**AIM OF THE TASK:**
Every entry must be given again exactly.

(JSON records of objects)
┄┄┄┄┄┄

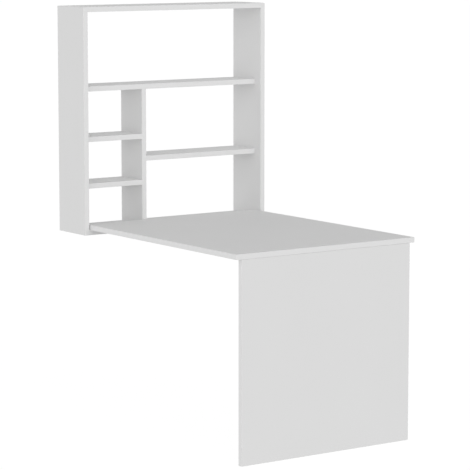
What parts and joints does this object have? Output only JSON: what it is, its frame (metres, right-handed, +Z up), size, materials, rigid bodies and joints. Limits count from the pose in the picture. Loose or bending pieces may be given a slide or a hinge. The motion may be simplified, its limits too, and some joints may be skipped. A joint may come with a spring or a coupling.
{
  "type": "secretary desk",
  "caption": "Wall-hung open shelf cabinet with divided cubbies, a full-depth tabletop that pivots up in front of it, and a folding panel leg.",
  "frame": {"origin": "on the floor, under the middle of the whole desk's box with the tabletop down and the leg standing", "axes": "+Z up, +Y to the wall that the cabinet hangs on, +X to the right of someone who faces the wall"},
  "size_m": [0.78, 1.081, 1.47],
  "materials": {
    "melamine_board": "white melamine-faced chipboard, satin, with a very fine pearl texture",
    "edging": "white edging strip, satin",
    "plated_steel": "zinc-plated steel",
    "hinge_steel": "nickel-plated steel, satin",
    "die_cast_zinc": "die-cast zinc, dull",
    "beech": "fluted beech, raw",
    "white_plastic": "moulded, matte",
    "nylon": "moulded nylon, slightly translucent white",
    "magnet": "nickel-plated magnet"
  },
  "bodies": {
    "cabinet": {"bay_shelf": "melamine_board", "bay_shelf_edging": "edging", "bottom_board": "melamine_board", "bottom_board_edging": "edging", "cabinet_magnets": "magnet", "cam_bolts": "plated_steel", "cam_covers": "white_plastic", "cams": "die_cast_zinc", "divider": "melamine_board", "divider_edging": "edging", "dowels": "beech", "left_side": "melamine_board", "left_side_edging": "edging", "long_shelf": "melamine_board", "long_shelf_edging": "edging", "lower_cubby_shelf": "melamine_board", "lower_cubby_shelf_edging": "edging", "pivot_bushes": "nylon", "right_side": "melamine_board", "right_side_edging": "edging", "top_board": "melamine_board", "top_board_edging": "edging", "upper_cubby_shelf": "melamine_board", "upper_cubby_shelf_edging": "edging", "wall_sleeves": "hinge_steel"},
    "tabletop": {"tabletop": "melamine_board", "tabletop_edging": "edging", "pivot_pins": "plated_steel", "table_magnets": "magnet", "magnet_plugs": "white_plastic", "hinge_table_leaves": "hinge_steel", "hinge_pins": "plated_steel", "hinge_table_screws": "plated_steel", "leg_catch_case": "white_plastic", "leg_catch_magnet": "magnet", "leg_catch_screws": "plated_steel"},
    "leg": {"leg_panel": "melamine_board", "leg_panel_edging": "edging", "hinge_leg_leaves": "hinge_steel", "hinge_leg_screws": "plated_steel", "leg_strike_plate": "hinge_steel", "leg_strike_screws": "plated_steel"}
  },
  "joints": [
    {"name": "table_fold", "type": "hinge", "parent": "cabinet", "child": "tabletop", "pos_m": [0, 0.3905, 0.6923], "axis": [-1, 0, 0], "range_deg": [0, 87.3]},
    {"name": "leg_fold", "type": "hinge", "parent": "tabletop", "child": "leg", "pos_m": [0, -0.5195, 0.6803], "axis": [1, 0, 0], "range_deg": [0, 90]}
  ]
}
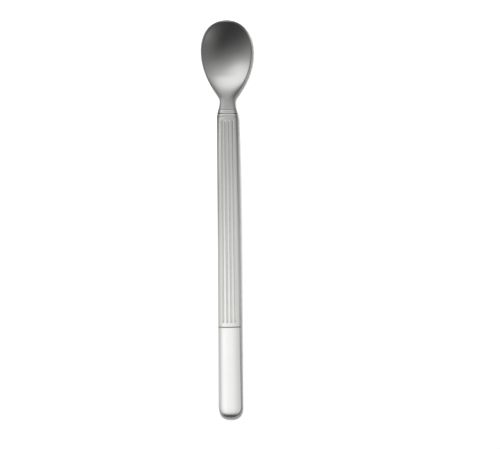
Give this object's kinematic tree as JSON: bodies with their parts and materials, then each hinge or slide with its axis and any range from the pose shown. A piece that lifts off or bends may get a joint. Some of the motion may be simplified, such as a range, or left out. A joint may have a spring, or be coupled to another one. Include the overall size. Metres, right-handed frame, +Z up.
{
  "type": "iced tea spoon",
  "caption": "Long-handled iced tea spoon with an egg-shaped bowl, beaded collar, hollow fluted handle and plain rounded end.",
  "frame": {"origin": "middle of the spoon's box, on the table that it lies on", "axes": "+Y runs from the handle's end to the bowl's tip, +X is across the spoon, +Z is up, out of the hollow of the bowl"},
  "size_m": [0.0248, 0.1899, 0.0137],
  "materials": {
    "bowl_steel": "mirror polished, with fine scratches from use",
    "collar_steel": "polished beads, darker in the crease",
    "handle_steel": "satin, brushed along the handle",
    "cement": "rough bedding cement",
    "cap_steel": "polished, with fine scratches from use"
  },
  "bodies": {
    "root": {"bowl": "bowl_steel", "collar": "collar_steel", "handle_front": "handle_steel", "handle_back": "handle_steel", "cement_core": "cement", "end_cap": "cap_steel"}
  },
  "joints": []
}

┄┄┄┄┄┄

**ANSWER TO THIS TASK:**
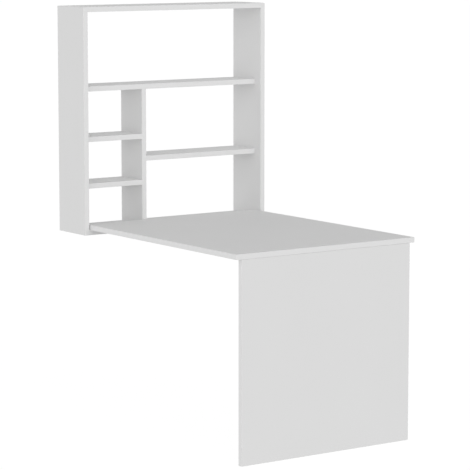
What parts and joints does this object have? Output only JSON: what it is, its frame (metres, right-handed, +Z up), size, materials, rigid bodies and joints. Limits count from the pose in the picture. Loose or bending pieces may be given a slide or a hinge. The motion may be simplified, its limits too, and some joints may be skipped. A joint may come with a spring or a coupling.
{
  "type": "secretary desk",
  "caption": "Wall-hung open shelf cabinet with divided cubbies, a full-depth tabletop that pivots up in front of it, and a folding panel leg.",
  "frame": {"origin": "on the floor, under the middle of the whole desk's box with the tabletop down and the leg standing", "axes": "+Z up, +Y to the wall that the cabinet hangs on, +X to the right of someone who faces the wall"},
  "size_m": [0.78, 1.081, 1.47],
  "materials": {
    "melamine_board": "white melamine-faced chipboard, satin, with a very fine pearl texture",
    "edging": "white edging strip, satin",
    "plated_steel": "zinc-plated steel",
    "hinge_steel": "nickel-plated steel, satin",
    "die_cast_zinc": "die-cast zinc, dull",
    "beech": "fluted beech, raw",
    "white_plastic": "moulded, matte",
    "nylon": "moulded nylon, slightly translucent white",
    "magnet": "nickel-plated magnet"
  },
  "bodies": {
    "cabinet": {"bay_shelf": "melamine_board", "bay_shelf_edging": "edging", "bottom_board": "melamine_board", "bottom_board_edging": "edging", "cabinet_magnets": "magnet", "cam_bolts": "plated_steel", "cam_covers": "white_plastic", "cams": "die_cast_zinc", "divider": "melamine_board", "divider_edging": "edging", "dowels": "beech", "left_side": "melamine_board", "left_side_edging": "edging", "long_shelf": "melamine_board", "long_shelf_edging": "edging", "lower_cubby_shelf": "melamine_board", "lower_cubby_shelf_edging": "edging", "pivot_bushes": "nylon", "right_side": "melamine_board", "right_side_edging": "edging", "top_board": "melamine_board", "top_board_edging": "edging", "upper_cubby_shelf": "melamine_board", "upper_cubby_shelf_edging": "edging", "wall_sleeves": "hinge_steel"},
    "tabletop": {"tabletop": "melamine_board", "tabletop_edging": "edging", "pivot_pins": "plated_steel", "table_magnets": "magnet", "magnet_plugs": "white_plastic", "hinge_table_leaves": "hinge_steel", "hinge_pins": "plated_steel", "hinge_table_screws": "plated_steel", "leg_catch_case": "white_plastic", "leg_catch_magnet": "magnet", "leg_catch_screws": "plated_steel"},
    "leg": {"leg_panel": "melamine_board", "leg_panel_edging": "edging", "hinge_leg_leaves": "hinge_steel", "hinge_leg_screws": "plated_steel", "leg_strike_plate": "hinge_steel", "leg_strike_screws": "plated_steel"}
  },
  "joints": [
    {"name": "table_fold", "type": "hinge", "parent": "cabinet", "child": "tabletop", "pos_m": [0, 0.3905, 0.6923], "axis": [-1, 0, 0], "range_deg": [0, 87.3]},
    {"name": "leg_fold", "type": "hinge", "parent": "tabletop", "child": "leg", "pos_m": [0, -0.5195, 0.6803], "axis": [1, 0, 0], "range_deg": [0, 90]}
  ]
}
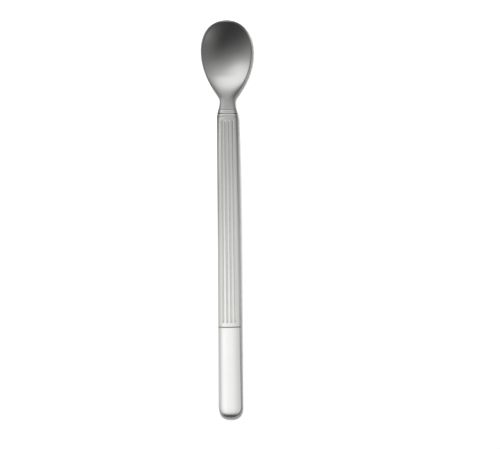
Give this object's kinematic tree as JSON: bodies with their parts and materials, then each hinge or slide with its axis and any range from the pose shown. A piece that lifts off or bends may get a joint. Some of the motion may be simplified, such as a range, or left out. A joint may have a spring, or be coupled to another one. Include the overall size. Metres, right-handed frame, +Z up.
{
  "type": "iced tea spoon",
  "caption": "Long-handled iced tea spoon with an egg-shaped bowl, beaded collar, hollow fluted handle and plain rounded end.",
  "frame": {"origin": "middle of the spoon's box, on the table that it lies on", "axes": "+Y runs from the handle's end to the bowl's tip, +X is across the spoon, +Z is up, out of the hollow of the bowl"},
  "size_m": [0.0248, 0.1899, 0.0137],
  "materials": {
    "bowl_steel": "mirror polished, with fine scratches from use",
    "collar_steel": "polished beads, darker in the crease",
    "handle_steel": "satin, brushed along the handle",
    "cement": "rough bedding cement",
    "cap_steel": "polished, with fine scratches from use"
  },
  "bodies": {
    "root": {"bowl": "bowl_steel", "collar": "collar_steel", "handle_front": "handle_steel", "handle_back": "handle_steel", "cement_core": "cement", "end_cap": "cap_steel"}
  },
  "joints": []
}